Par ailleurs, les députés appellent la chancellerie à encourager l’utilisation de l’ordonnance de protection(4). En effet, leur a expliqué Ernestine Ronai, à la tête de la mission interministérielle pour la protection des femmes victimes de violences et la lutte contre la traite des êtres humains, l’ordonnance est « un outil très complet mais encore insuffisamment utilisé parce qu’insuffisamment compris. Elle est destinée à permettre à une femme sous emprise, qui a très peur, de demander une protection avant la plainte. Or, encore trop souvent, les magistrats exigent une plainte comme élément de vraisemblance du danger »(5). En outre, le délai moyen de délivrance de l’ordonnance de protection (37 jours) demeure encore « trop long pour un dispositif d’urgence », estime la délégation. Aussi insiste-t-elle pour que les délais de délivrance de l’ordonnance soient raccourcis et que son usage soit favorisé en adressant une nouvelle circulaire ministérielle aux juges aux affaires familiales.
(1) Ce rapport est disponible sur
(2) Voir respectivement ASH n° 2686 du 10-12-10, p. 43 et n° 2890 du 2-01-15, p. 31.

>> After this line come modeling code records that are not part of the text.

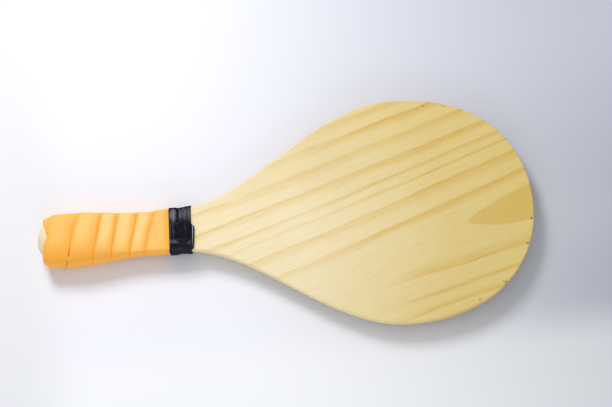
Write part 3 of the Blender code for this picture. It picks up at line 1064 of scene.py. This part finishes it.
@dataclass(eq=False)
class WoundBand:
    """A band wound round the handle: at each station it has a ring of vertices round its own section."""

    form: PaddleForm
    finish: Finish
    name: ClassVar[str]
    start_turn: ClassVar[float]
    end_turn: ClassVar[float]
    steps_per_turn: ClassVar[int]
    sharp_from: ClassVar[float] = 50.0

    def profile(self, station: float) -> tuple[Spot, ...]:
        """Return the ring of vertices round the band at a station."""
        raise NotImplementedError

    def spot(self, along: float, around: float) -> Spot:
        """Return the vertex at a share along the band and a share round its section."""
        ring = self.profile(round(blend(self.start_turn * STATIONS, self.end_turn * STATIONS, along), 5))
        return ring[round(around * len(ring)) % len(ring)]

    def rolled(self) -> Piece:
        """Roll the rings into one solid.

        Returns:
            The band, not yet tied to the frame.
        """
        steps = round((self.end_turn - self.start_turn) * self.steps_per_turn)
        bm = rolled_grid(steps, len(self.profile(0.0)), self.spot, self.finish.marks)
        return finished_piece(self.name, bm, self.finish.build(), self.sharp_from)


@dataclass(frozen=True)
class StripLine:
    """The strip across its width at one station: the turns made, the places of its bends and its rise."""

    turn: float
    near: float
    full_to: float
    pressed_from: float
    far: float
    rise: float


@dataclass(eq=False)
class FoamStrip(WoundBand):
    """One foam strip wound from the butt to the collar, each turn over the edge of the one before.

    The edges say where its butt-side edge passes over the front, in millimetres, a turn apart from one
    turn before its start. One edge near its end is pressed in so well that it hardly shows.
    """

    name: ClassVar[str] = "foam_strip"
    start_turn: ClassVar[float] = -1.0
    end_turn: ClassVar[float] = 5.78
    steps_per_turn: ClassVar[int] = 96
    edges: tuple[float, ...] = (-17.0, 7.0, 30.8, 52.2, 66.2, 82.5, 95.2, 118.0, 131.0)
    edge_sway: Wander = Wander(0.25, 1.0, 2.3)
    edge_steady: float = 0.5
    collar: float = 113.3 * MM
    collar_tilt: float = 1.0 * MM
    collar_shift: float = -0.4 * MM
    butt_edge: float = 4.2 * MM
    butt_bow: Hump = Hump(5.7 * MM, 0.9, 3.2)
    least_station_at: float = 5.2 * MM
    curl_reach: float = 3.2 * MM
    curl_from: float = 1.2
    low: Hump = Hump(1.0, 19.0, 3.0)
    least_shown: float = 0.35 * MM
    front_slant: float = 0.45
    front_middle: float = 0.8
    lap: float = 3.5 * MM
    lap_fades_from: float = 4.6
    lap_loss: float = 0.9
    thickness: float = 1.4 * MM
    pressed: float = 0.95 * MM
    fullness: float = 0.65
    fuller: tuple[Hump, ...] = rows(Hump, (0.5, 3.97, 0.2), (-0.9, 4.28, 0.1))
    press_ramp: float = 0.16 * MM
    least_full: float = 0.4
    least_end: float = 1.3 * MM
    seat_gap: float = 0.12 * MM
    turn_gap: float = 0.10 * MM
    tuck: float = 3.2 * MM
    start_rise: float = 0.2
    hidden: Hump = Hump(1.0, 5.0, 0.26)
    hidden_softening: float = 0.8
    hidden_steepening: float = 0.6
    edge_band: float = 0.9 * MM
    edge_share: float = 0.45
    edge_steps: tuple[float, ...] = (0.0, 0.05, 0.18, 0.42, 0.7, 1.0)
    body_steps: int = 7
    press_steps: tuple[float, ...] = (0.25, 0.5, 0.75, 1.0)
    covered_steps: tuple[float, ...] = (0.3, 1.0)
    under_steps: tuple[float, ...] = (0.0, 0.25, 0.5, 0.75, 0.86, 0.94, 1.0)
    edge_radius: float = 0.24 * MM
    crown_height: float = 0.06 * MM
    crown_width: float = 8.0 * MM
    crease_middle: float = 0.42
    crease_sway: Wander = Wander(0.16, 3.0, 1.7)
    crease_width: float = 0.12
    crease_depth: float = 0.021 * MM
    crease_swing: Wander = Wander(0.07 * MM, 4.0, 2.9)
    lumps: Wander = Wander(0.05 * MM, 5.0, 7.0, 180.0)
    fold_band: float = 1.4 * MM
    bend_band: float = 0.45 * MM
    bend_shade: float = 0.6
    pull: Hump = Hump(0.8 * MM, 20.8, 1.7)
    slit: Hump = Hump(0.9 * MM, 20.3, 1.1)
    # Positive humps bare the pale backing in the slit; negative ones paint its dark shade.
    backing_and_shade: tuple[Hump, ...] = rows(Hump, (1.0, 20.15, 0.5), (-1.0, 21.15, 0.55), (-1.0, 19.45, 0.2))
    floor_height: float = 0.0

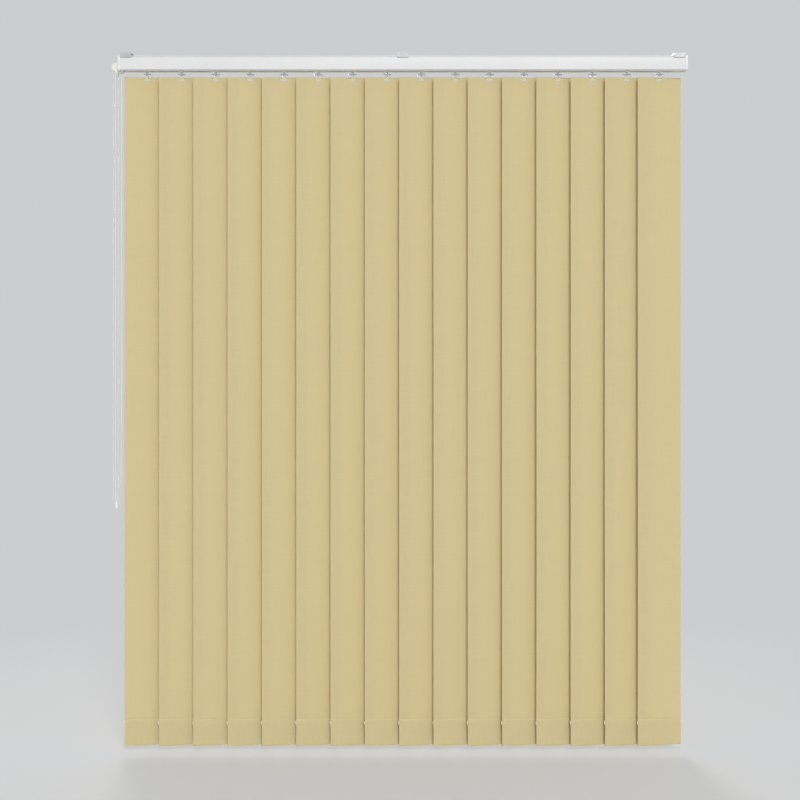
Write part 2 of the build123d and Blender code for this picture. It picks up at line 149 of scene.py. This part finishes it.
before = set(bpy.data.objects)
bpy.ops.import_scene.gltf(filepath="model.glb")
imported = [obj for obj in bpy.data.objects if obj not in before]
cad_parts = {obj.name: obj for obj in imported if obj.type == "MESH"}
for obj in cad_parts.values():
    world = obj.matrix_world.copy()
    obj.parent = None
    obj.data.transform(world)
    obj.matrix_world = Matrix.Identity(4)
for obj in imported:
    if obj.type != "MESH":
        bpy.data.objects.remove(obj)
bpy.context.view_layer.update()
scene = bpy.context.scene


# Camera

def make_camera():
    camera = bpy.data.cameras.new("photo_camera")
    camera.sensor_width = SENSOR
    camera.lens = FOCAL_PIXELS * SENSOR / FRAME_PIXELS
    camera.shift_y = (CENTRE_ROW - FRAME_PIXELS / 2) / FRAME_PIXELS
    camera.clip_start = 0.01
    camera.clip_end = 50
    camera_object = bpy.data.objects.new("photo_camera", camera)
    camera_object.location = CAMERA_PLACE
    camera_object.rotation_euler = (radians(90), 0, 0)
    scene.collection.objects.link(camera_object)
    scene.camera = camera_object


# Materials

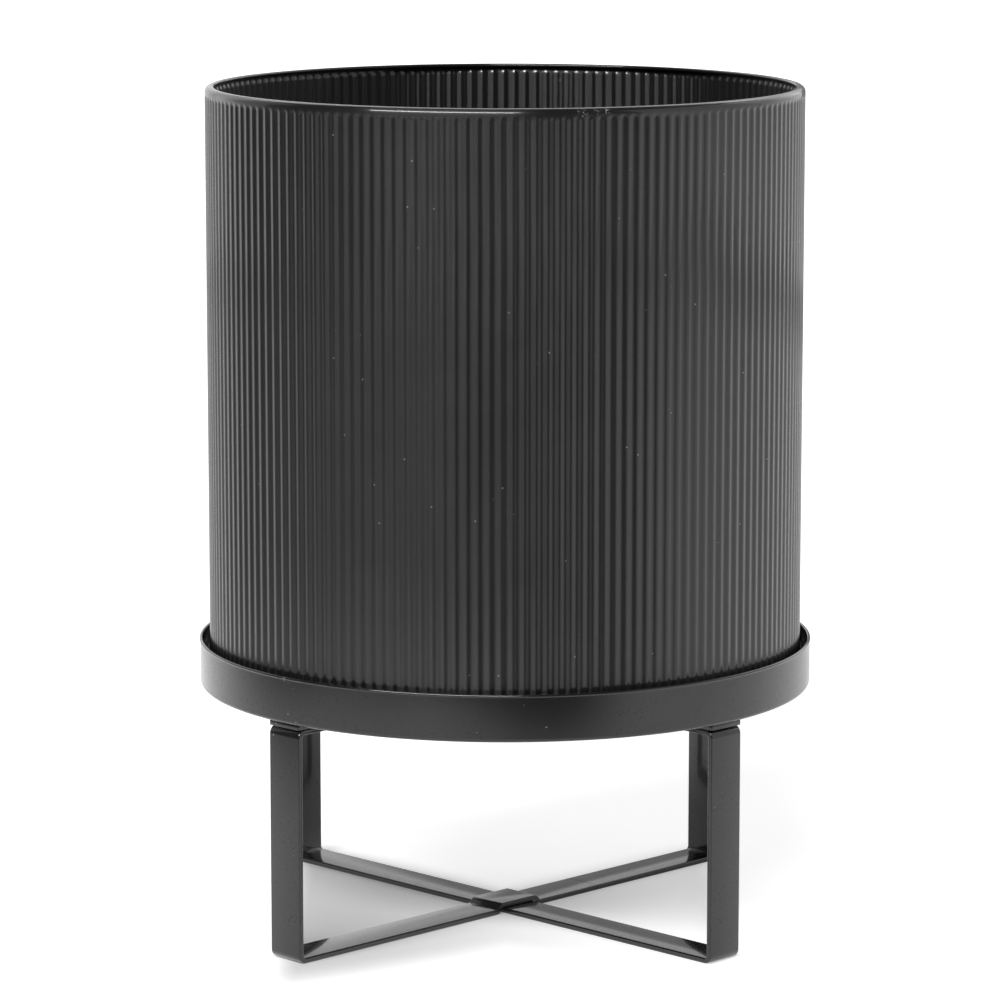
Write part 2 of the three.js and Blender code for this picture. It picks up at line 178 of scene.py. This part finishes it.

(4) Elle vise à stabiliser pour une durée de six mois, ou pendant toute la procédure de divorce ou de séparation de corps, la situation juridique et matérielle de la victime en garantissant sa protection et en organisant provisoirement sa séparation d’avec l’auteur des violences.
(5) Selon la chancellerie, en 2014, sur 2 481 demandes d’ordonnance de protection, 1 303 ont été acceptées totalement (658, contre 629 un an avant) ou partiellement (645, contre 554).